The report from the city's deputy mayor came as thousands of Han Chinese flooded the streets for a second day in angry protests to demand increased security in the city after a string of bizarre attacks of needle stabbings on dozens of people that appear to be ethnically motivated.
Police used tear gas and public appeals to break up the crowds marching on government offices. The protesters were calling on authorities to punish people awaiting trial for communal violence that left 197 people dead in early July in Urumqi.
The police response to the protests was more forceful than on Thursday, the first day of demonstrations by members of by the Han Chinese majority unnerved by the syringe stabbings on dozens of people.

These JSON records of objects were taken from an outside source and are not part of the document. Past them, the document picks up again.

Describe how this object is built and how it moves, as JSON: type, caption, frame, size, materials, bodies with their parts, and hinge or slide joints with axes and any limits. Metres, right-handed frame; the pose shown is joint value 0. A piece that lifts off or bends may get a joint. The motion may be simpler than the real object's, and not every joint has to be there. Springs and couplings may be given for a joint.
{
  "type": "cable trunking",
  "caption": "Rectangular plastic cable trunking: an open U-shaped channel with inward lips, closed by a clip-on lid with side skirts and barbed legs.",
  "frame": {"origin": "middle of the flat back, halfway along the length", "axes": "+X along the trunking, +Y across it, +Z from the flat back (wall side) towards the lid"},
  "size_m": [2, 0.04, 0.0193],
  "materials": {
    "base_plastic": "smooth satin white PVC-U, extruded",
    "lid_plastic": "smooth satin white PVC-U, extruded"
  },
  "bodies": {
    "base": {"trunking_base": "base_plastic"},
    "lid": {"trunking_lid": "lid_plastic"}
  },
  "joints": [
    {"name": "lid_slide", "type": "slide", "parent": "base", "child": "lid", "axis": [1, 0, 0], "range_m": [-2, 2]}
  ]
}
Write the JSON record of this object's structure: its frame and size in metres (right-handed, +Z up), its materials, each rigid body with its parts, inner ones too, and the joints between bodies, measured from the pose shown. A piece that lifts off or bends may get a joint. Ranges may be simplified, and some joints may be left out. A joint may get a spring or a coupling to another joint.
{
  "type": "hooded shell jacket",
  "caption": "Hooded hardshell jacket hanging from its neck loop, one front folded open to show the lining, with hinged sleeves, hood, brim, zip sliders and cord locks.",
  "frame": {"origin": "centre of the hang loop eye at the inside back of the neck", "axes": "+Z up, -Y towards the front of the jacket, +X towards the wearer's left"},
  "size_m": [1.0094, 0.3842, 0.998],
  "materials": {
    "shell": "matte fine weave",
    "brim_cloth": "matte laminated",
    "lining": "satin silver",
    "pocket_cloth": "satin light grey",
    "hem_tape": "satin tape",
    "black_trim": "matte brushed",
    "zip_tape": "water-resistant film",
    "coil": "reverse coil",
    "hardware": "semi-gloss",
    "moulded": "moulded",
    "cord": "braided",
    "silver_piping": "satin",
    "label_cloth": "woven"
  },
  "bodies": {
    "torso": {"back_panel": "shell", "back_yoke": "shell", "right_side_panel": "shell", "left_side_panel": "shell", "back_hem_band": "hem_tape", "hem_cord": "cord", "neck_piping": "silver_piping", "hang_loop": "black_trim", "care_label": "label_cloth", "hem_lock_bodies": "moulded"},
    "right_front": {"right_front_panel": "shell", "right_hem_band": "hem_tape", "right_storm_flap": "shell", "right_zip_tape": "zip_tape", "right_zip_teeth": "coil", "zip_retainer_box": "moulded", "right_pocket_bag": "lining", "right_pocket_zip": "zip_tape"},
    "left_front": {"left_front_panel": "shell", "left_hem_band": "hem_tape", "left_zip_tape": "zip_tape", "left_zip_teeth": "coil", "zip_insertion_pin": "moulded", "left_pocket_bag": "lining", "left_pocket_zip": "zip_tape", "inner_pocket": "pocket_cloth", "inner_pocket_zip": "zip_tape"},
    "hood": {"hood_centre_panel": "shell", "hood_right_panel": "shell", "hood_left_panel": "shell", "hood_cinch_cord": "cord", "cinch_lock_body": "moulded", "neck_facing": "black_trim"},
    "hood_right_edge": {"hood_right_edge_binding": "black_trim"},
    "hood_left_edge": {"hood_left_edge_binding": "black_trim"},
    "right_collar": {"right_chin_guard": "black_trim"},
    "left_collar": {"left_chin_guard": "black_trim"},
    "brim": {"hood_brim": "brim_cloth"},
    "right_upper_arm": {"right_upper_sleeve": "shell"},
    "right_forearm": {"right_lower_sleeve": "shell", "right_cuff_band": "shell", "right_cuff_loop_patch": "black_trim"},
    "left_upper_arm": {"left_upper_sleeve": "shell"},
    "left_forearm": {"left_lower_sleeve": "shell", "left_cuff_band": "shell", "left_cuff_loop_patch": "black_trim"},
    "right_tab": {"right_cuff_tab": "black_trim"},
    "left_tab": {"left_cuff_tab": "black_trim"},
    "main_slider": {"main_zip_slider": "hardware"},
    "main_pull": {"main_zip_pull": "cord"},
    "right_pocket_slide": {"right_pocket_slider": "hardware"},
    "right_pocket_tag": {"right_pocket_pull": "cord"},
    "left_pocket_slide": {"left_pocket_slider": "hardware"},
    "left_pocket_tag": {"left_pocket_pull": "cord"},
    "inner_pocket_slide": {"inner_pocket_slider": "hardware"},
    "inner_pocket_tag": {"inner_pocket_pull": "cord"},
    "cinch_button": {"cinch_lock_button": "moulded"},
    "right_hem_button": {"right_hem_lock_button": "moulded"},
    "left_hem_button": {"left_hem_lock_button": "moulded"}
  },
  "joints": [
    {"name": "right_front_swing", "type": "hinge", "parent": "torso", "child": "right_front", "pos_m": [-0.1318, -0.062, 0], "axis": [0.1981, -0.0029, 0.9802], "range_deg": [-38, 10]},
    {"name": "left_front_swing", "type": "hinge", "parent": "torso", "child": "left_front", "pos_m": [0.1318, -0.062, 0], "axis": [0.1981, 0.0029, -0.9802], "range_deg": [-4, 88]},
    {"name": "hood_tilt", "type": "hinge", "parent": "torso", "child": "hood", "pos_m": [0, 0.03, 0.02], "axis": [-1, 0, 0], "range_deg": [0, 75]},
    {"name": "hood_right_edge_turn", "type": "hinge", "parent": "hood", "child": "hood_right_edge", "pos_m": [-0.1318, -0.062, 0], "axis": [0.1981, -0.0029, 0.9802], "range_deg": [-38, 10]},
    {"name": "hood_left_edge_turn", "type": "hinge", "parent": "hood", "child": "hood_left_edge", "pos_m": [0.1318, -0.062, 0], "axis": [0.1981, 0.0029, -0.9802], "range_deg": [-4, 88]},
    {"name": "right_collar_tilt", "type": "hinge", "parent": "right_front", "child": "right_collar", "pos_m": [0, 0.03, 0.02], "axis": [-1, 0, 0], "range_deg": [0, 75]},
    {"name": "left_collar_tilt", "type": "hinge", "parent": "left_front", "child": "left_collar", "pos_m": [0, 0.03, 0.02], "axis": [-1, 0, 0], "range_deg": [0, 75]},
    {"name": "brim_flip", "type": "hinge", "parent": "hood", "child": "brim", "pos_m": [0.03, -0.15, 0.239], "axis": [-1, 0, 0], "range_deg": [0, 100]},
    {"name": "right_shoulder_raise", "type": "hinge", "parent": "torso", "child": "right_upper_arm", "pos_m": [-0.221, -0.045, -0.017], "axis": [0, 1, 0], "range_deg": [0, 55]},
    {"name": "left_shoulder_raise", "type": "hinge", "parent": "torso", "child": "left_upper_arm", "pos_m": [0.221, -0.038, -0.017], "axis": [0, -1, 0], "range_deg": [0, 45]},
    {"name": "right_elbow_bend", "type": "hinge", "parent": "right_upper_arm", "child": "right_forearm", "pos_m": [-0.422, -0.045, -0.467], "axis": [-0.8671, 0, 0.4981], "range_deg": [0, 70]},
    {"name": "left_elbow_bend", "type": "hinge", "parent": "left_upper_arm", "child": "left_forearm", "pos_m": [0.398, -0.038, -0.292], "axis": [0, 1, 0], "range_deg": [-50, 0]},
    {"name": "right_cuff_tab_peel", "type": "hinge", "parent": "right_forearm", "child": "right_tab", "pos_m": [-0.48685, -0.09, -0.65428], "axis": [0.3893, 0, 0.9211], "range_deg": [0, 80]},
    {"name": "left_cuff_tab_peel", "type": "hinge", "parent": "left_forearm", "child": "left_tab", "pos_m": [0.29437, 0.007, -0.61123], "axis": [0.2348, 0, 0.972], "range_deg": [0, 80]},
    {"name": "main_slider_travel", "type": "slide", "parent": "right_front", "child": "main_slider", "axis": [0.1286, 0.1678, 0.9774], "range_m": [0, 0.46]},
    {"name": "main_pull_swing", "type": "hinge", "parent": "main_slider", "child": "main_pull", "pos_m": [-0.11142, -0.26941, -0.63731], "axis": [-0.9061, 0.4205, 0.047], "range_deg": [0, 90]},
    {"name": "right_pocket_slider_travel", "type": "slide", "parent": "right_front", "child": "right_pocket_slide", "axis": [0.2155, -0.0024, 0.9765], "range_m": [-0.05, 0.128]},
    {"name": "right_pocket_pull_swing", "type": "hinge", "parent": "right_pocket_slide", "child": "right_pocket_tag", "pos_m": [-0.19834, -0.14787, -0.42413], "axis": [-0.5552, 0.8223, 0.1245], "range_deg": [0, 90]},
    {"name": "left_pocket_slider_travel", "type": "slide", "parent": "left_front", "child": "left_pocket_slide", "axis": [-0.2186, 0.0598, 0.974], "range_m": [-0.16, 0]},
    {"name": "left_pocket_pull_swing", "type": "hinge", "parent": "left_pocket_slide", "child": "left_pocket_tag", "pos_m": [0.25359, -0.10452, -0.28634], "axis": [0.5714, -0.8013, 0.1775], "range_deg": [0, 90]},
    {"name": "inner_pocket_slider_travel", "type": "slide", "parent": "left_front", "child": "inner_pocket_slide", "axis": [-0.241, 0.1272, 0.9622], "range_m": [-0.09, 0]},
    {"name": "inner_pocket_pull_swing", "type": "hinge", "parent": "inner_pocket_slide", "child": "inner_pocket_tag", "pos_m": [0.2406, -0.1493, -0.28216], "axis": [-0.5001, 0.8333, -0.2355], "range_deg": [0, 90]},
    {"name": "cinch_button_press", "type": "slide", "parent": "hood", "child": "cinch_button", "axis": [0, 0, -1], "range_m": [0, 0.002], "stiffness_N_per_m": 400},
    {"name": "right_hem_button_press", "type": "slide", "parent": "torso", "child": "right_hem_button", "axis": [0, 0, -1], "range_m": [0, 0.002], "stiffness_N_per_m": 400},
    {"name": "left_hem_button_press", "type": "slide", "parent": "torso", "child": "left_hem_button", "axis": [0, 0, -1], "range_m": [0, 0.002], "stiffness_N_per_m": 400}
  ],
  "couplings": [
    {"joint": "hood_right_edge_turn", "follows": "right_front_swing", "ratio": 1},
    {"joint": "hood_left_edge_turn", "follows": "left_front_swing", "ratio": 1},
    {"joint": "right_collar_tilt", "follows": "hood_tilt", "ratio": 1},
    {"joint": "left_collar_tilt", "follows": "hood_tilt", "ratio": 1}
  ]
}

The Public Security Minister, Meng Jianzhu, who arrived in Urumqi to direct the police action, said the same ethnic separatists that Beijing said were behind the rioting that started on 5 July also orchestrated the needle attacks.

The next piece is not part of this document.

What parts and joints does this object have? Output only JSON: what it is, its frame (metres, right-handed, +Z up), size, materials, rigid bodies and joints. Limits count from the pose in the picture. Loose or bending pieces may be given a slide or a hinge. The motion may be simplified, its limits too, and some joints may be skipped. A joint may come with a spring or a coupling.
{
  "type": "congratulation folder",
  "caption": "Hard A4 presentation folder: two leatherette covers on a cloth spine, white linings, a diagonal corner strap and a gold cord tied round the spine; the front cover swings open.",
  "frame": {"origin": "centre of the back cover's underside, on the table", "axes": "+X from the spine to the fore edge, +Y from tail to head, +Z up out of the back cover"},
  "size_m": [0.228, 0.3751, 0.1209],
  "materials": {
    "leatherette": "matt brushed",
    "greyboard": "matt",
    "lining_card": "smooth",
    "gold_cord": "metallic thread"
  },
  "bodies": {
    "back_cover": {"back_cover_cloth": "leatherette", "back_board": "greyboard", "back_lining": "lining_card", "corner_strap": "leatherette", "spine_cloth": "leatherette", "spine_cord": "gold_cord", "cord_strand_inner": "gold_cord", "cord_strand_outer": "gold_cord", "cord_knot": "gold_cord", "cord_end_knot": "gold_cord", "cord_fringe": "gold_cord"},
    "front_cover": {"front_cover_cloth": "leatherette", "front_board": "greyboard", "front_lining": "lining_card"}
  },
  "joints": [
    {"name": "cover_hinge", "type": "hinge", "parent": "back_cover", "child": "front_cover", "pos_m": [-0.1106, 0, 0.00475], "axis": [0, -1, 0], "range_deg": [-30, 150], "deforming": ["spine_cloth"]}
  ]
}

"The needle stabbing incident is a continuation of the 5 July incident, and it's plotted by unlawful elements and instigated by ethnic separatist forces," Mr Meng said in comments broadcast on nationwide television. "Their purpose is to damage ethnic unity," he claimed.
Mr Meng provided no evidence to back up his charges, nor has the government substantiated accusations that separatists incited July's violence. By most accounts, the riot started after police confronted protesters from the Muslim Uighur ethnic group, who then attacked Han Chinese.
But the Xinjiang region, where Urumqi is located, has for decades faced a simmering separatist movement by Uighurs, a largely Muslim ethnic group.